EXERCISE:
Repeat all of the material exactly as given.

===== DATA LINES

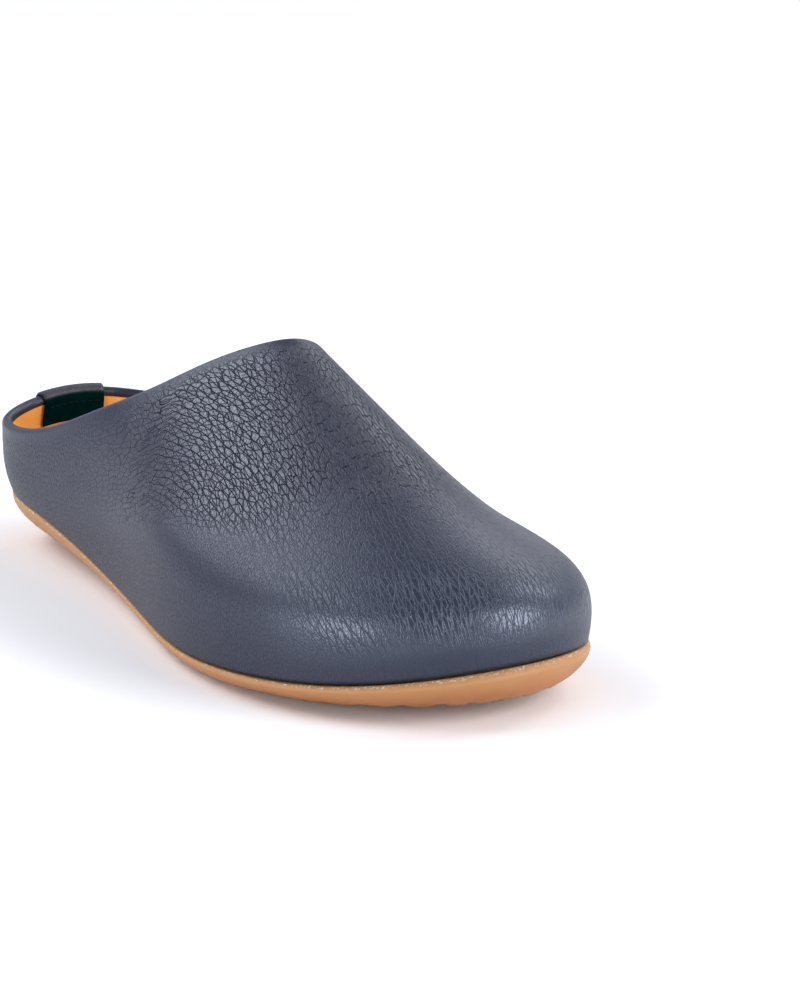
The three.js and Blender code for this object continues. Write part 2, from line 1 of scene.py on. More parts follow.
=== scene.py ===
"""Looks of a slip-on leather clog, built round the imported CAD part.

Lengths are in mm until a mesh is made.
"""

import math

import bpy
import numpy as np
from mathutils import Matrix, Vector


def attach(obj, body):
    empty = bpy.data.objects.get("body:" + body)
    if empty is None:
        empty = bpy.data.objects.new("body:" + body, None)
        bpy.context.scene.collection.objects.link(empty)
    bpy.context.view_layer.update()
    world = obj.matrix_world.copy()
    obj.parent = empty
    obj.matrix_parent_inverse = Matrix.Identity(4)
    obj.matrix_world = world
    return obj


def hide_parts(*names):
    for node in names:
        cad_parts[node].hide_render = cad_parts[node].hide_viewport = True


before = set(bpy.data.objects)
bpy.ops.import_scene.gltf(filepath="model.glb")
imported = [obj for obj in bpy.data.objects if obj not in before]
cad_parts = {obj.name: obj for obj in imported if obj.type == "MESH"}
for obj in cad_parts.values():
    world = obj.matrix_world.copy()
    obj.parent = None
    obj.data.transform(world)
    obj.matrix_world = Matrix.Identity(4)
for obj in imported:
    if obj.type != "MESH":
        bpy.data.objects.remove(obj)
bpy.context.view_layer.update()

MM = 0.001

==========

WRITTEN RESPONSE:
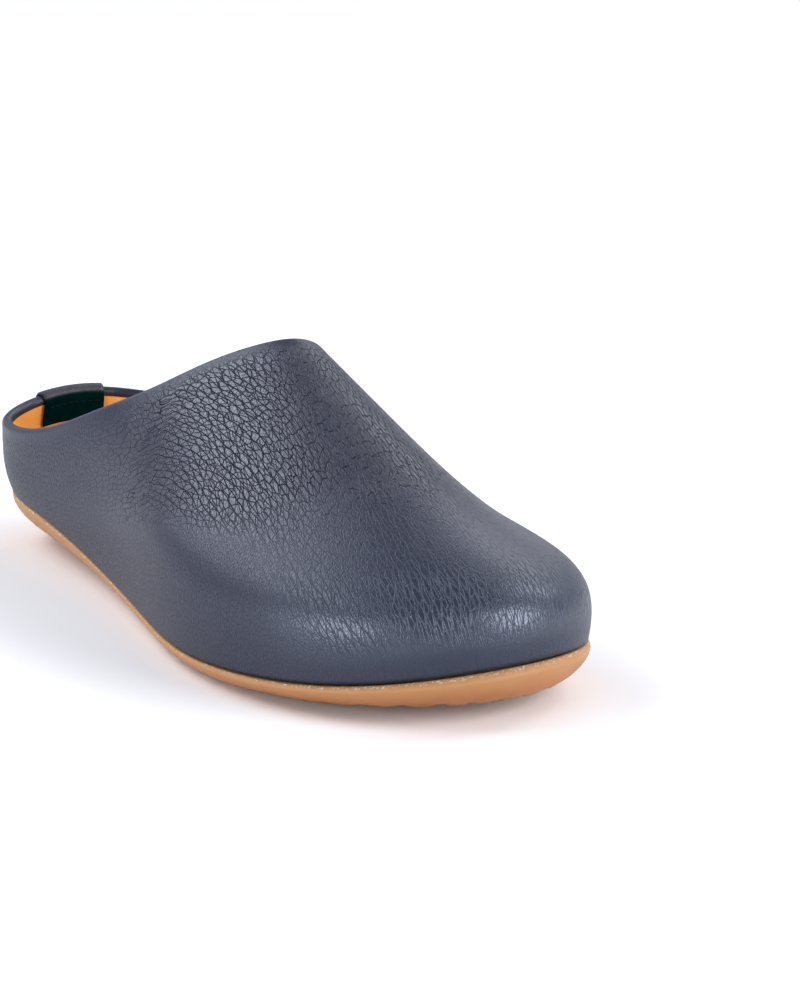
The three.js and Blender code for this object continues. Write part 2, from line 1 of scene.py on. More parts follow.
=== scene.py ===
"""Looks of a slip-on leather clog, built round the imported CAD part.

Lengths are in mm until a mesh is made.
"""

import math

import bpy
import numpy as np
from mathutils import Matrix, Vector


def attach(obj, body):
    empty = bpy.data.objects.get("body:" + body)
    if empty is None:
        empty = bpy.data.objects.new("body:" + body, None)
        bpy.context.scene.collection.objects.link(empty)
    bpy.context.view_layer.update()
    world = obj.matrix_world.copy()
    obj.parent = empty
    obj.matrix_parent_inverse = Matrix.Identity(4)
    obj.matrix_world = world
    return obj


def hide_parts(*names):
    for node in names:
        cad_parts[node].hide_render = cad_parts[node].hide_viewport = True


before = set(bpy.data.objects)
bpy.ops.import_scene.gltf(filepath="model.glb")
imported = [obj for obj in bpy.data.objects if obj not in before]
cad_parts = {obj.name: obj for obj in imported if obj.type == "MESH"}
for obj in cad_parts.values():
    world = obj.matrix_world.copy()
    obj.parent = None
    obj.data.transform(world)
    obj.matrix_world = Matrix.Identity(4)
for obj in imported:
    if obj.type != "MESH":
        bpy.data.objects.remove(obj)
bpy.context.view_layer.update()

MM = 0.001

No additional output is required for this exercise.